3. Adaptive Inference Engine (AIE): Training-free search region adjustment and trajectory smoothing at inference time

Small localization errors in text tracking can change semantics, but frame-by-frame temporal modeling is insufficient to suppress jitter. Furthermore, static search windows often lose targets due to rapid scale changes under perspective shifts. AIE employs a two-pronged approach during inference: Dynamic search regions—when prediction confidence \(c(S)\) falls below threshold \(\tau_{\text{uncert}}=0.98\), it re-runs inference with scaling factors \(\{0.95, 1.05\}\) to select the optimal scale; Temporal regularization—it constructs a constant-velocity linear state-space model \(s_t = [c_x, c_y, v_x, v_y]^T\), fusing motion prediction and visual output with a weight \(\alpha_{kalman}=0.5\). This Kalman regularization suppresses jitter and long-term drift. With AIE, average search region coverage improves from 83.27% to 95.25%.

Key Experimental Results¶

Benchmark	Metric	Ours (SymTrack)	Best Competitor	Gain
ArTVideoSOT	AUC	77.74%	ROMTrack (70.62%)	+7.12%
DSTextSOT	AUC	70.66%	ODTrack (62.71%)	+7.95%
BOVTextSOT	AUC	77.06%	ODTrack (64.74%)	+12.32%
ArTVideoSOT	Precision	95.88%	ROMTrack (87.13%)	+8.75%

Ablation Study (ArTVideoSOT)	AUC	Gain
Baseline (No PTR/CEC/AIE)	69.50%	—
+PTR	74.46%	+4.96%
+PTR+CEC	76.58%	+2.12%
+PTR+CEC+AIE (Full)	77.74%	+1.16%

Model	AUC	Params	Speed
SymTrack (Full)	77.74%	395.9M	22 fps
SymTrack w/o TokenFD	75.45%	92.7M	89 fps
SeqTrack	64.35%	306.5M	16 fps

Key Findings: Even when the strongest competitor, ODTrack, is fine-tuned on text tracking data, SymTrack still leads by +9.83% AUC (BOVTextSOT). This proves the performance gap stems from the architecture rather than the data domain.

Highlights & Insights¶

Value of Paradigm Shift: VTS methods fail almost completely under SOT format evaluation (TransDETR achieves only 9.18% AUC vs SymTrack's 77.74%), demonstrating the necessity of "detection-free" approaches for text tracking.
Dual-branch Synergy: PTR contributes +4.96%, and CEC adds another +2.12% on top of PTR; their synergistic effect significantly outperforms using either individually.
AIE and Search Region Coverage: The introduction of AIE improved the average Search Region Coverage (SRC) from 83.27% to 95.25% (+11.98%), which is critical for handling rapid text scale changes under perspective distortion.
Competitive Lightweight Version: The version without TokenFD (92.7M, 89fps) still achieves 75.45% AUC, outperforming all competitors and making it suitable for real-time scenarios.

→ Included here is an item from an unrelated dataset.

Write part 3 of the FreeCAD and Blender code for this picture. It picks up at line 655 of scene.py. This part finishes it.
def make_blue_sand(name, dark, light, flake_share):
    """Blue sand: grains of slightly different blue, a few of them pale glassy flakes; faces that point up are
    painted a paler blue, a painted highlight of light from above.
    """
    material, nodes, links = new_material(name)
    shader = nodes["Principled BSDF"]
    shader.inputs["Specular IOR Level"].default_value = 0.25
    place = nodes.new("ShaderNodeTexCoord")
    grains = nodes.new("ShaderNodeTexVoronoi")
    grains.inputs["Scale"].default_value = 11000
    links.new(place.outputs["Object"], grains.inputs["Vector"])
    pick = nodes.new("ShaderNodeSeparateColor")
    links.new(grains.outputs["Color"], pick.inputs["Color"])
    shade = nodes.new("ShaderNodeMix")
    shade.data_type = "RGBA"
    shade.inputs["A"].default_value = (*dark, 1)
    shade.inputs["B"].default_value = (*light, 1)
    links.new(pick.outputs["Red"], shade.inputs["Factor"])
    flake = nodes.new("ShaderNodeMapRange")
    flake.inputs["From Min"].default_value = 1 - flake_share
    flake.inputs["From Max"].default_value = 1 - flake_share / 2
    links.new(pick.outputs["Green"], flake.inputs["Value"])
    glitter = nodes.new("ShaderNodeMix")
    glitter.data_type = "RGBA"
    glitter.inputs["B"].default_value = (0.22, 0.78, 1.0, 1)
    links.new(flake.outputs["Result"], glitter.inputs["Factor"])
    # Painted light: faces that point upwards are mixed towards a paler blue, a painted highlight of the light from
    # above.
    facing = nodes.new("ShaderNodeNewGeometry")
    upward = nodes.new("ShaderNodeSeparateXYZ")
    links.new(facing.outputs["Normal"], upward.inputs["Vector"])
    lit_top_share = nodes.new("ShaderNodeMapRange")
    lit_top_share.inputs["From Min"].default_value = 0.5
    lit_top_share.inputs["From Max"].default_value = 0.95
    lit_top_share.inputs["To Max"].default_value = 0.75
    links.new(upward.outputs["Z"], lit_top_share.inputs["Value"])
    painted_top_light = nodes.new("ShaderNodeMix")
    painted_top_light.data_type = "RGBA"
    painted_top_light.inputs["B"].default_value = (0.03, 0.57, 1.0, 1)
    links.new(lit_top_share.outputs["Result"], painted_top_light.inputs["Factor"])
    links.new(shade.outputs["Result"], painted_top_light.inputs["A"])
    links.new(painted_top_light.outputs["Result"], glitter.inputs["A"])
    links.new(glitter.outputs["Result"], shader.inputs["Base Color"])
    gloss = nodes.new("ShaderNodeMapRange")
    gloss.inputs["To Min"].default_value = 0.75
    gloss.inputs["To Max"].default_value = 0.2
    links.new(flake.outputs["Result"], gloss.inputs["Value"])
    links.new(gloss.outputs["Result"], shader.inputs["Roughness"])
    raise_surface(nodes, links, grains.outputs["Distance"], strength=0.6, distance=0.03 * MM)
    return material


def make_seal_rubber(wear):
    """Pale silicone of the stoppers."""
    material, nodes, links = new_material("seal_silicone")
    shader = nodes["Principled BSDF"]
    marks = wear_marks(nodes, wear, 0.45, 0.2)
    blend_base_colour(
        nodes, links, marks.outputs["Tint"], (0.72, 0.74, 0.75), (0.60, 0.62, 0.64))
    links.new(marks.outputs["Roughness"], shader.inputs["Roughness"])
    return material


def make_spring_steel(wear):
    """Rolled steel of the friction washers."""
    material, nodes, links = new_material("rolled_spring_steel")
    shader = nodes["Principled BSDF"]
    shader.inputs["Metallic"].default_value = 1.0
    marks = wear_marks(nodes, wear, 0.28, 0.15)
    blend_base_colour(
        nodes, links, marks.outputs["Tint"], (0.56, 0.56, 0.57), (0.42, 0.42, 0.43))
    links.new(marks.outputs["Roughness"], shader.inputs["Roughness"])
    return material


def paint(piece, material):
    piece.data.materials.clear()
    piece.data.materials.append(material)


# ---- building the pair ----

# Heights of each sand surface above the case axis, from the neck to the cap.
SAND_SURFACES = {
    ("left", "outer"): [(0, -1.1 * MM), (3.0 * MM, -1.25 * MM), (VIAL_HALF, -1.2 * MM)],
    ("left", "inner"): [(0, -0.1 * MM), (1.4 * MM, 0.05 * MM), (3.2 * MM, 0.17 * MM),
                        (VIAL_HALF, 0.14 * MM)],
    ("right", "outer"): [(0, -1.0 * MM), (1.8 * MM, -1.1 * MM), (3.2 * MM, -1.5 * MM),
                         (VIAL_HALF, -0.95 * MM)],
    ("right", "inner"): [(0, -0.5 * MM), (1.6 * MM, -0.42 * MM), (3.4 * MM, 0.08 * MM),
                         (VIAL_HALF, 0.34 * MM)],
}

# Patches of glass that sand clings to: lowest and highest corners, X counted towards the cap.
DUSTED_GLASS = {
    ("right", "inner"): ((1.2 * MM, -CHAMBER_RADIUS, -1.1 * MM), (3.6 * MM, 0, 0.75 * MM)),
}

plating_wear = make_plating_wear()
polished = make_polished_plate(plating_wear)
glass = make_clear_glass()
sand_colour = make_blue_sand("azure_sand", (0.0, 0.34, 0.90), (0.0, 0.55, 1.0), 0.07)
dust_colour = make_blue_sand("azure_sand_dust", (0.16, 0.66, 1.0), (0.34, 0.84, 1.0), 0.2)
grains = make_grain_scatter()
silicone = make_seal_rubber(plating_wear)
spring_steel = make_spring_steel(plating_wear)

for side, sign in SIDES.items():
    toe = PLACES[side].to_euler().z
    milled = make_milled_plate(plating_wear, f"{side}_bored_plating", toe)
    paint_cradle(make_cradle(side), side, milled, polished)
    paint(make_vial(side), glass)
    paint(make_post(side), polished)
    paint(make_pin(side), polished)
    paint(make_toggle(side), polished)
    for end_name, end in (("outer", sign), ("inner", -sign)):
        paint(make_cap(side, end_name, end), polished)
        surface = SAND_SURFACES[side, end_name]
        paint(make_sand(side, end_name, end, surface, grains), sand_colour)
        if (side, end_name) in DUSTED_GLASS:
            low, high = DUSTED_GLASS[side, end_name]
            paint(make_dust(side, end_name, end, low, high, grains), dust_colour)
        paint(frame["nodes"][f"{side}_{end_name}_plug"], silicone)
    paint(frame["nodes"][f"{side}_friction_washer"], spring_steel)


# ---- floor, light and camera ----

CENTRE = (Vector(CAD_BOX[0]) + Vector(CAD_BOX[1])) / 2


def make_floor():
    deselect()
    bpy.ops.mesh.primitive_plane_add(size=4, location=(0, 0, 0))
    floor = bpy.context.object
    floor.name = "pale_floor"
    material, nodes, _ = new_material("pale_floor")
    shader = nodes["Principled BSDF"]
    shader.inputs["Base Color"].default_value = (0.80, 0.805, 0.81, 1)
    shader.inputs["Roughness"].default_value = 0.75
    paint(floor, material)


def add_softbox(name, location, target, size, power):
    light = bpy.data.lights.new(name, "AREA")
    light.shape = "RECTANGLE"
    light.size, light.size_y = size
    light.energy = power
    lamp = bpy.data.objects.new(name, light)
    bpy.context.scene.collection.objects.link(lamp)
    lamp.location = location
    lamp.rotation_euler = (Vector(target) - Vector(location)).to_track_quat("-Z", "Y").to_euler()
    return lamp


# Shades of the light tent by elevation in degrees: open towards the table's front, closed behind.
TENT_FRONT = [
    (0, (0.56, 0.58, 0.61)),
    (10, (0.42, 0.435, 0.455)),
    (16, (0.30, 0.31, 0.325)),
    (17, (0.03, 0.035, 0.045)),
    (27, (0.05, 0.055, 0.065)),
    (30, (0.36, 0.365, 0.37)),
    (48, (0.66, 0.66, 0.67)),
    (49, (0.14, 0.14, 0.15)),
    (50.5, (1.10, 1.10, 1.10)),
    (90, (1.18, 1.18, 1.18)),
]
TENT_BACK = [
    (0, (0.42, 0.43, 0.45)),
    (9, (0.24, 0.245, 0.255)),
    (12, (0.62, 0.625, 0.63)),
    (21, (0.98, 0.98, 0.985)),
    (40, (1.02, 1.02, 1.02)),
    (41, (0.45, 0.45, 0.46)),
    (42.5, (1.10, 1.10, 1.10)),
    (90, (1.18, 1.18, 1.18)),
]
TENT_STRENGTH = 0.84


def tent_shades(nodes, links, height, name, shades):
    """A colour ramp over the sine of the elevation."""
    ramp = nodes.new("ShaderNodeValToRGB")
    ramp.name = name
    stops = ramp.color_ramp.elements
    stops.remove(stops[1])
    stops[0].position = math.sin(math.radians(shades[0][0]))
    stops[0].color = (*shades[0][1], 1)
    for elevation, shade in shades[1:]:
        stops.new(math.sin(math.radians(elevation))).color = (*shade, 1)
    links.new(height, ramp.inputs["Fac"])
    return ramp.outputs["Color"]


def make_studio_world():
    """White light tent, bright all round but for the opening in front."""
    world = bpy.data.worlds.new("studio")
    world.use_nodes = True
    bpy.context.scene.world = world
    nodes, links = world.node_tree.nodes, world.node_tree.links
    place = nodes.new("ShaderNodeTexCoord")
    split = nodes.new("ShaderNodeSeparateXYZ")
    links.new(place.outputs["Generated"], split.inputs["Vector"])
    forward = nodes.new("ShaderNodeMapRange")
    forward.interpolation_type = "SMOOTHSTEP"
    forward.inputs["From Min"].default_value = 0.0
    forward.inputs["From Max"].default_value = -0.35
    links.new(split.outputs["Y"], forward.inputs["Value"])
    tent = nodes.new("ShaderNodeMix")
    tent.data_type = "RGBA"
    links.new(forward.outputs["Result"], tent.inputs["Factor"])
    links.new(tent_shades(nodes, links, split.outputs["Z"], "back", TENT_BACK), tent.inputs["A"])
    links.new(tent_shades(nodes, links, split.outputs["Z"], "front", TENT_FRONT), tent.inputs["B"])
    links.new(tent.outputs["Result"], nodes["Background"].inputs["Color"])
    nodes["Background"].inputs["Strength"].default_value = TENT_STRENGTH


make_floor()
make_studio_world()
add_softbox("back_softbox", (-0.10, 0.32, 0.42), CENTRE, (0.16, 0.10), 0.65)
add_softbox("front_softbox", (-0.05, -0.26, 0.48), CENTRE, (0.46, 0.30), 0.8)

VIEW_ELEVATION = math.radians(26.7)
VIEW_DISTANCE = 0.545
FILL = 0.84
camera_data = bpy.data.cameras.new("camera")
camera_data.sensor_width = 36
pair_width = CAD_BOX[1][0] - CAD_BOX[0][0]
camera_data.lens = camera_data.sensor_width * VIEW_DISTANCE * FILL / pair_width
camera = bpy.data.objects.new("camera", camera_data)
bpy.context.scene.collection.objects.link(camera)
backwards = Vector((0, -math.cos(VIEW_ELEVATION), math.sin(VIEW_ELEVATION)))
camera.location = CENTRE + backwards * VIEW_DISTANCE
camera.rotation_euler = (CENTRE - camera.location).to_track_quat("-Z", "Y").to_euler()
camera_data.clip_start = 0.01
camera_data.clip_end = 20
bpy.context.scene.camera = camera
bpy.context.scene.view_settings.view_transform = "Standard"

Limitations & Future Work¶

The frozen TokenFD text expert introduces approximately 300M additional parameters, reducing inference speed from 89fps to 22fps, which limits real-time application.
Benchmark datasets are converted from VTS annotations and lack dedicated SOT-designed labels for long-term occlusion and extreme motion.
AIE hyperparameters (\(\tau_{\text{uncert}}\), \(\alpha_{kalman}\)) are manually set; adaptive learning has not been explored.
Validated only on English/Chinese text; generalization to complex script systems like Arabic remains unknown.

Evolution of General Trackers: SiamRPN++ → TransT → OSTrack (one-stream) → ODTrack (temporal modeling via token sequences), yet all lack text feature modeling.
VTS Paradigm: TransVTSpotter and TransDETR treat tracking as a byproduct of detection; a single-frame detection failure results in irrecoverable track fragmentation.
Text Feature Experts: TokenFD, a visual encoder pre-trained on large-scale text data, provides high-fidelity text priors for CEC.
Insight: This work indicates that in domain-specific tracking tasks, a "domain expert + general backbone" dual-branch fusion paradigm is superior to pure general models or pure end-to-end systems. This could be generalized to other fine-grained tracking scenarios (e.g., sheet music, barcodes, license plate tracking).

Rating¶

Novelty: 8/10 — First to systematically define the scene text tracking task and propose a dedicated framework; dual-branch synergy is innovative.
Experimental Thoroughness: 9/10 — Comprehensive comparisons across three benchmarks + fine-tuning control experiments + detailed ablation + visualization.
Writing Quality: 8/10 — Clear problem analysis and motivation, though some mathematical notation is redundant.
Value: 7/10 — Opens a new task and benchmark, but the application scenario is relatively niche and real-time performance needs improvement.